■ STATED GOAL:
Below are several records. Retype exactly those lines running from the one with "const label = new" through the one with "if empty is", end lines included, and no others.

[CAD and scene scripts]

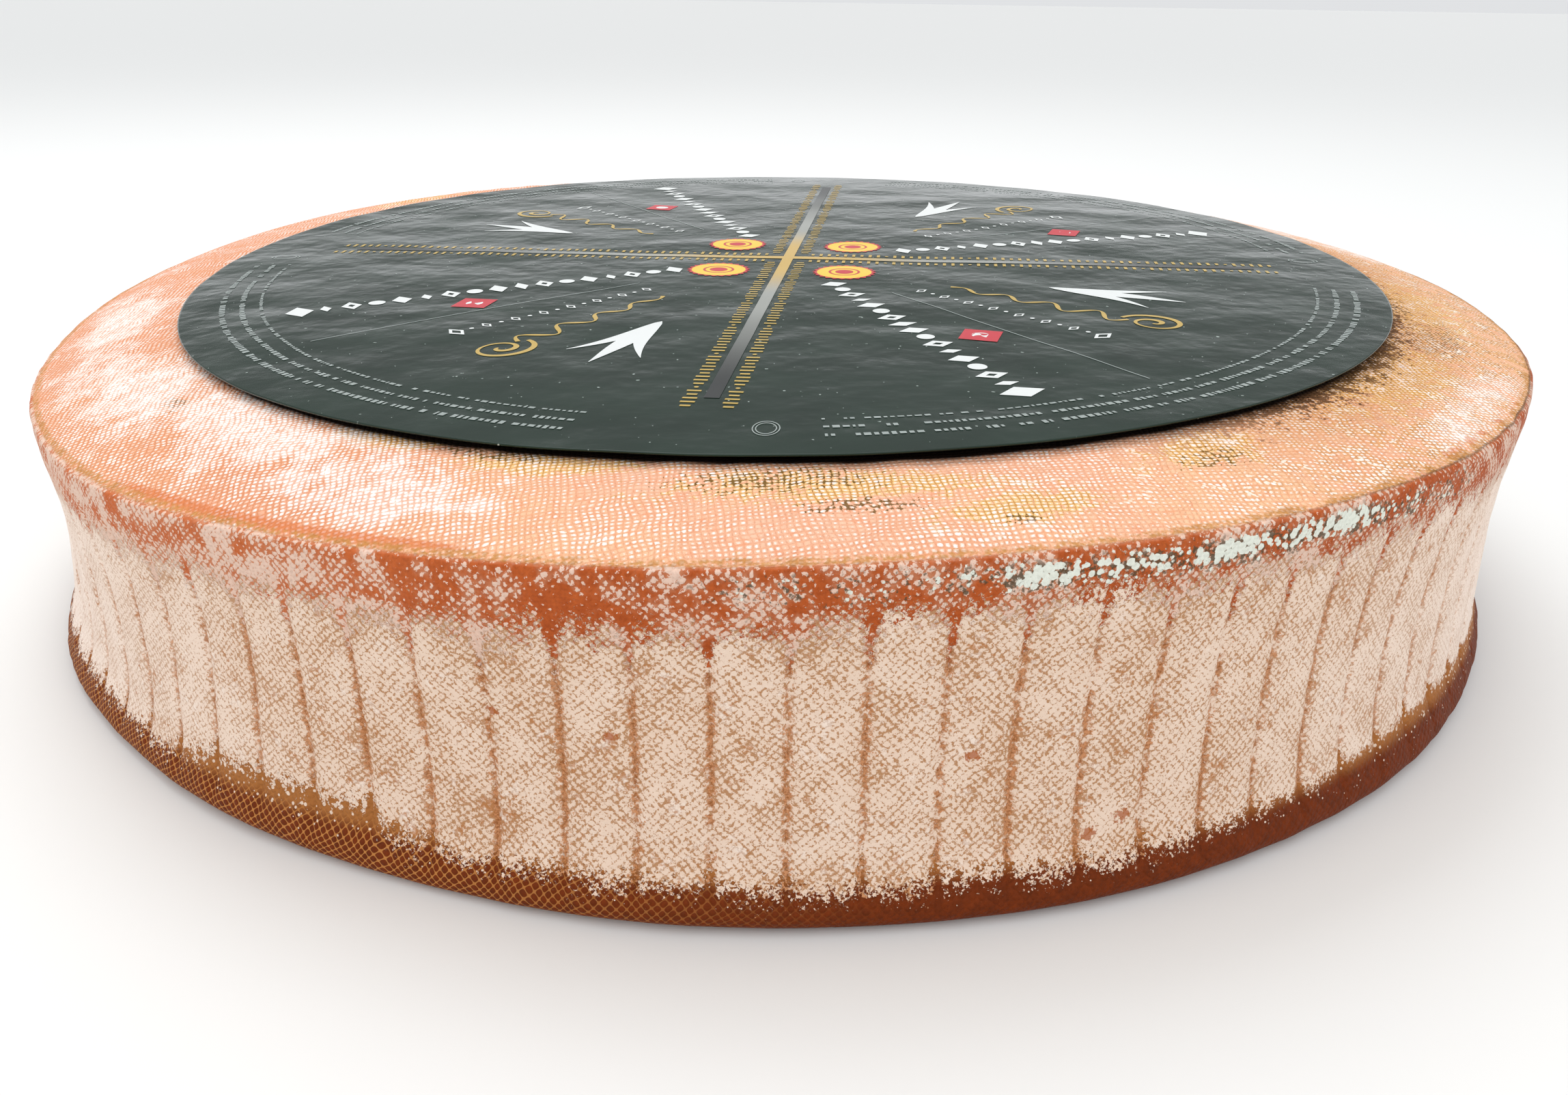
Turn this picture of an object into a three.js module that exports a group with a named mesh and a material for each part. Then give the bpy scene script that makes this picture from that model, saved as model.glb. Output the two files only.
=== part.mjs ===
// A washed-rind alpine cheese wheel with a paper label lying on its crown.
// Millimetres. The origin is the middle of the base, +Z is up, and -Y is the front.
import * as THREE from "three";

// The top face: a crown that stays flat in the middle and falls to the rim.
const RIM_RADIUS = 200; // ring where the top face meets the heel
const RIM_HEIGHT = 70.8; // from the base to that ring, on average
const CROWN_RISE = 8.6; // from the rim up to the middle of the crown
const CROWN_POWER = 8; // the higher it is, the nearer the rim the crown starts to fall

// The heel, which is the wheel's side: a hoop pressed it hollow between its foot and its lip.
const LIP_OVERHANG = 1; // how far the lip stands out past the rim
const LIP_DROP = 4.2; // from the rim down to the lip's widest ring
const WAIST_INSET = 0.9; // the narrowest ring
const WAIST_DROP = 29;
const SHIN_OVERHANG = 0.4; // where the heel starts to spread into the foot
const SHIN_HEIGHT = 16;
const FOOT_OVERHANG = 4; // the wheel has settled on its foot, so this is its widest ring
const FOOT_HEIGHT = 4;
const FOOT_EDGE = 2.8; // how far the foot rounds in to the flat base

// No wheel is level: its rim wanders up and down round the wheel, in a few lobes.
// "towards" is the heading of a high point in degrees from +X, and "fade" is the power
// by which the lobe dies away towards the middle: 1 tilts the whole top face.
const RIM_LOBES = [
  { lobes: 1, height: 4.7, towards: 44, fade: 1 },
  { lobes: 2, height: 2.7, towards: -55, fade: 6 },
  { lobes: 3, height: 2, towards: 26, fade: 6 },
];

// The label: a disc of coated paper that lies on the crown and stands clear of its fall.
const LABEL_MARGIN = 35; // ring of rind left bare between the label and the rim
const LABEL_THICKNESS = 0.4;
const LABEL_GAP = 0.3; // air between the paper and the crown
const LABEL_DRAPE = 0.25; // share of the crown's fall that the paper follows
const LABEL_SHIFT = new THREE.Vector2(1.2, -5.4); // it was laid a little off centre

// Facets.
const ROUND_STEPS = 96;
const HEEL_STEPS = 15;
const CROWN_STEPS = 8;
const LABEL_STEPS = 4;

const rind = new THREE.MeshStandardMaterial({ color: "#d8a07f", roughness: 0.85, metalness: 0 });
const paper = new THREE.MeshStandardMaterial({ color: "#1f2825", roughness: 0.42, metalness: 0 });

// How far the top of the wheel stands above or below its mean height at a place.
function lean(radius, angle) {
  const reach = Math.min(1, radius / RIM_RADIUS);
  return RIM_LOBES.reduce((sum, { lobes, height, towards, fade }) => {
    const turn = lobes * (angle - THREE.MathUtils.degToRad(towards));
    return sum + height * reach ** fade * Math.cos(turn);
  }, 0);
}

function crownFall(radius) {
  return CROWN_RISE * (radius / RIM_RADIUS) ** CROWN_POWER;
}

// Spins a half profile of (radius, height) points round +Z.
// shape(x, y, z) gives each vertex its final height.
function spin(profile, shape) {
  const geometry = new THREE.LatheGeometry(profile, ROUND_STEPS).rotateX(Math.PI / 2);
  const place = geometry.getAttribute("position");
  for (let i = 0; i < place.count; i += 1) {
    place.setZ(i, shape(place.getX(i), place.getY(i), place.getZ(i)));
  }
  geometry.computeVertexNormals();
  return geometry;
}

function heelProfile() {
  const rings = [
    [FOOT_OVERHANG - FOOT_EDGE, 0],
    [FOOT_OVERHANG, FOOT_HEIGHT],
    [SHIN_OVERHANG, SHIN_HEIGHT],
    [-WAIST_INSET, RIM_HEIGHT - WAIST_DROP],
    [LIP_OVERHANG, RIM_HEIGHT - LIP_DROP],
    [0, RIM_HEIGHT],
  ].map(([overhang, height]) => new THREE.Vector2(RIM_RADIUS + overhang, height));
  return new THREE.SplineCurve(rings).getPoints(HEEL_STEPS);
}

// The stations crowd towards the rim, where the crown falls fastest.
function crownProfile() {
  return Array.from({ length: CROWN_STEPS }, (_, i) => {
    const radius = RIM_RADIUS * (1 - ((i + 1) / CROWN_STEPS) ** 2);
    return new THREE.Vector2(radius, RIM_HEIGHT + CROWN_RISE - crownFall(radius));
  });
}

function cheeseWheel() {
  const profile = [new THREE.Vector2(0, 0), ...heelProfile(), ...crownProfile()];
  // The base stays level: a ring takes the lean of the top in proportion to its height.
  const shape = (x, y, z) => z + lean(Math.hypot(x, y), Math.atan2(y, x)) * Math.min(1, z / RIM_HEIGHT);
  const wheel = new THREE.Mesh(spin(profile, shape), rind);
  wheel.name = "cheese_wheel";
  return wheel;
}

function paperLabel() {
  const radius = RIM_RADIUS - LABEL_MARGIN;
  const stations = Array.from({ length: LABEL_STEPS + 1 }, (_, i) => (radius * i) / LABEL_STEPS);
  const profile = [
    ...stations.map((r) => new THREE.Vector2(r, 0)),
    ...stations.reverse().map((r) => new THREE.Vector2(r, LABEL_THICKNESS)),
  ];
  const seat = RIM_HEIGHT + CROWN_RISE + LABEL_GAP;
  const shape = (x, y, z) => {
    const away = Math.hypot(x + LABEL_SHIFT.x, y + LABEL_SHIFT.y);
    const angle = Math.atan2(y + LABEL_SHIFT.y, x + LABEL_SHIFT.x);
    return z + seat + lean(away, angle) - LABEL_DRAPE * crownFall(away);
  };
  const label = new THREE.Mesh(spin(profile, shape), paper);
  label.name = "paper_label";
  label.position.set(LABEL_SHIFT.x, LABEL_SHIFT.y, 0);
  return label;
}

const part = new THREE.Group();
part.add(cheeseWheel(), paperLabel());

export default part;
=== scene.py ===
"""A pressed cheese wheel with a paper label, finished over its CAD frame.

All sizes below are millimetres in the row frame: the origin is the middle of the base, +Z is up
and -Y is the front. Headings are angles round +Z from +X, so the front is at -90 degrees.
"""
import math

import bpy
import numpy as np
from mathutils import Matrix, Vector


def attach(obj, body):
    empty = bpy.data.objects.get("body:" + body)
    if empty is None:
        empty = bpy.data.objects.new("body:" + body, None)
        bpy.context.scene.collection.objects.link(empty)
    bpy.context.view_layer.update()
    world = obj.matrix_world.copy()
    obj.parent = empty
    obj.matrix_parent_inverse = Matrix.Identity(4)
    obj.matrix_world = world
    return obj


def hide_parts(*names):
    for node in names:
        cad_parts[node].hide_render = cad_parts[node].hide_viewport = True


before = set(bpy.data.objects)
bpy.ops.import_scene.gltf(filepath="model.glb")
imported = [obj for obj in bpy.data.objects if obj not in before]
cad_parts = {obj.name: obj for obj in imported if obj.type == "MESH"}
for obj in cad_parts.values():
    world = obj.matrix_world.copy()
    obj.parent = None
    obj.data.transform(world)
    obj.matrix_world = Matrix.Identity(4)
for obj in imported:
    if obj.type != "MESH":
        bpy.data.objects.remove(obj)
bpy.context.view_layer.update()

MM = 0.001

# ---------------------------------------------------------------- driving sizes

RIM_RADIUS = 200.0
RIM_HEIGHT = 70.8
CROWN_RISE = 8.6
CROWN_POWER = 8
# (how far a ring stands out past the rim, its height), from the base up to the rim
HEEL_RINGS = [(1.2, 0.0), (4.0, 4.0), (0.4, 16.0), (-0.9, 41.8), (1.0, 66.6), (0.0, RIM_HEIGHT)]
# (lobes, height, heading of a high point, power by which it fades towards the middle)
RIM_LOBES = [(1, 4.7, 44.0, 1), (2, 2.7, -55.0, 6), (3, 2.0, 26.0, 6)]

LABEL_RADIUS = 165.0
LABEL_CENTRE = (1.2, -5.4)
LABEL_THICKNESS = 0.4
LABEL_GAP = 0.3
LABEL_DRAPE = 0.25
WRINKLE = 0.12  # mean height of the paper's wrinkles

CREASES = 96  # upright creases the hoop's cloth pressed into the heel
CREASE_PHASE = -89.3  # heading of one of them, in degrees
CREASE_DEPTH = 0.7
CREASE_REACH = 1.7  # from a crease's middle to its edge

# ---------------------------------------------------------------- small tools


def smooth_step(value, low, high):
    """0 below low and 1 above high, with an easy rise between them."""
    share = np.clip((value - low) / (high - low), 0, 1)
    return share * share * (3 - 2 * share)


def ring_noise(seed, heading, along, lobes, pitch, waves=14):
    """Smooth noise of about -1 to 1 that closes on itself round the wheel.

    lobes is the (fewest, most) waves in a turn, and pitch the shortest wave along the profile."""
    rng = np.random.default_rng(seed)
    total = 0
    for _ in range(waves):
        turns = rng.integers(lobes[0], lobes[1] + 1)
        rate = rng.uniform(-1, 1) * 2 * math.pi / pitch
        total = total + np.cos(turns * heading + rate * along + rng.uniform(0, 2 * math.pi))
    return total / math.sqrt(2 * waves)


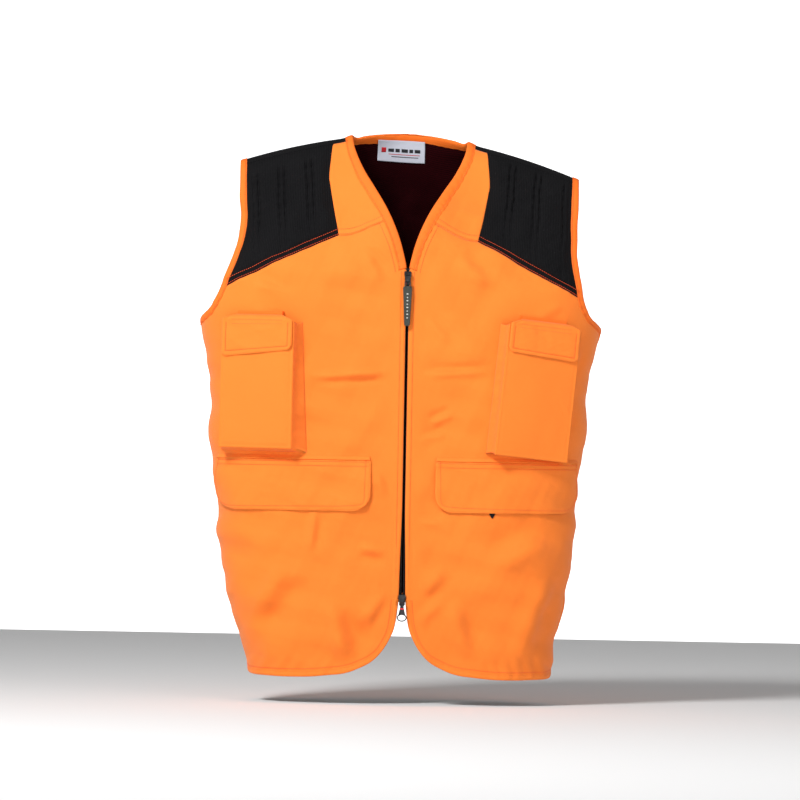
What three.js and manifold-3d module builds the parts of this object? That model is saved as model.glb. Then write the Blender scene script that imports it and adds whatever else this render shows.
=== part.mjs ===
// A sleeveless field vest, held open as a wearer or a broad hanger holds it. Millimetres, +Z up.
// The front faces -Y, the wearer's left is +X, and the origin lies between the shoulders at the height of
// the neck points. The cloth is one closed surface round the body: a chart (s, w) unrolls it, with s the
// distance round the body from the centre line and w the distance down from the shoulder line, negative on
// the front and positive on the back. Every soft piece is a stretch of that chart with its own thickness.
import * as THREE from "three";
import { mergeVertices } from "three/addons/utils/BufferGeometryUtils.js";
import Module from "manifold-3d";

const wasm = await Module();
wasm.setup();

// ---------------------------------------------------------------- driving dimensions
const HALF_CHEST = 266; // half width at the underarm
const HALF_WAIST = 249; // half width at the waist level
const HALF_HIP = 232; // half width at the hip level
const HALF_HEM = 200; // half width at the hem
const UNDERARM_Z = -236;
const WAIST_Z = -393;
const HIP_Z = -560;
const HEM_Z = -710;
const BACK_HEM_RISE = 100; // how far the back hem arches up at the centre back
const FRONT_DEPTH = 80; // centre front, forward of the shoulder line
const BACK_DEPTH = 80; // centre back, behind the shoulder line
const SECTION_POWER = 5; // how square the horizontal section is: 2 is an ellipse

const NECK_POINT_X = 86; // where the shoulder line meets the neck
const NECK_POINT_Z = 7;
const NECK_CENTRE_RISE = 45; // the shoulder line, carried on to the centre, stands this much higher
const SHOULDER_SLOPE = 0.3;
const ARM_RUN = 40; // from the shoulder tip out to the side seam
const SHOULDER_TIP_X = HALF_CHEST - ARM_RUN;
const FRONT_ROUND = 26; // radius over the shoulder, front and back
const BACK_ROUND = 45;
const FRONT_RUN = 190; // drop over which the chest and the back reach their full depth
const BACK_RUN = 150;

const SIDE_BIAS = 0.035; // the vest hangs a little to the wearer's right
const SHOULDER_TILT = 0.04; // and its left shoulder hangs a little lower

const CLOTH = 1.2; // outer cloth, seams included
const LINING = 0.9;
const LINING_GAP = 2.8; // between the outer cloth and the lining
const GAP = 0.7; // between pieces that are sewn edge to edge
const PAD = 5; // padded shoulder cloth
const BINDING = 9.5; // width of the bound edges
const BINDING_OUT = 2.2; // how far a binding stands out of and behind the outer cloth's inner face
const BINDING_IN = 4;
const HEM_BAND = 8;

const ZIP_TOP_Z = -164;
const ZIP_BOTTOM_Z = -604;
const ZIP_EDGE = 2.9; // half the gap between the two front edges
const BACK_SEAM_Z = -165; // lower edge of the back yoke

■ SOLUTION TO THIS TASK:
  const label = new THREE.Mesh(spin(profile, shape), paper);
  label.name = "paper_label";
  label.position.set(LABEL_SHIFT.x, LABEL_SHIFT.y, 0);
  return label;
}

const part = new THREE.Group();
part.add(cheeseWheel(), paperLabel());

export default part;
=== scene.py ===
"""A pressed cheese wheel with a paper label, finished over its CAD frame.

All sizes below are millimetres in the row frame: the origin is the middle of the base, +Z is up
and -Y is the front. Headings are angles round +Z from +X, so the front is at -90 degrees.
"""
import math

import bpy
import numpy as np
from mathutils import Matrix, Vector


def attach(obj, body):
    empty = bpy.data.objects.get("body:" + body)
    if empty is None:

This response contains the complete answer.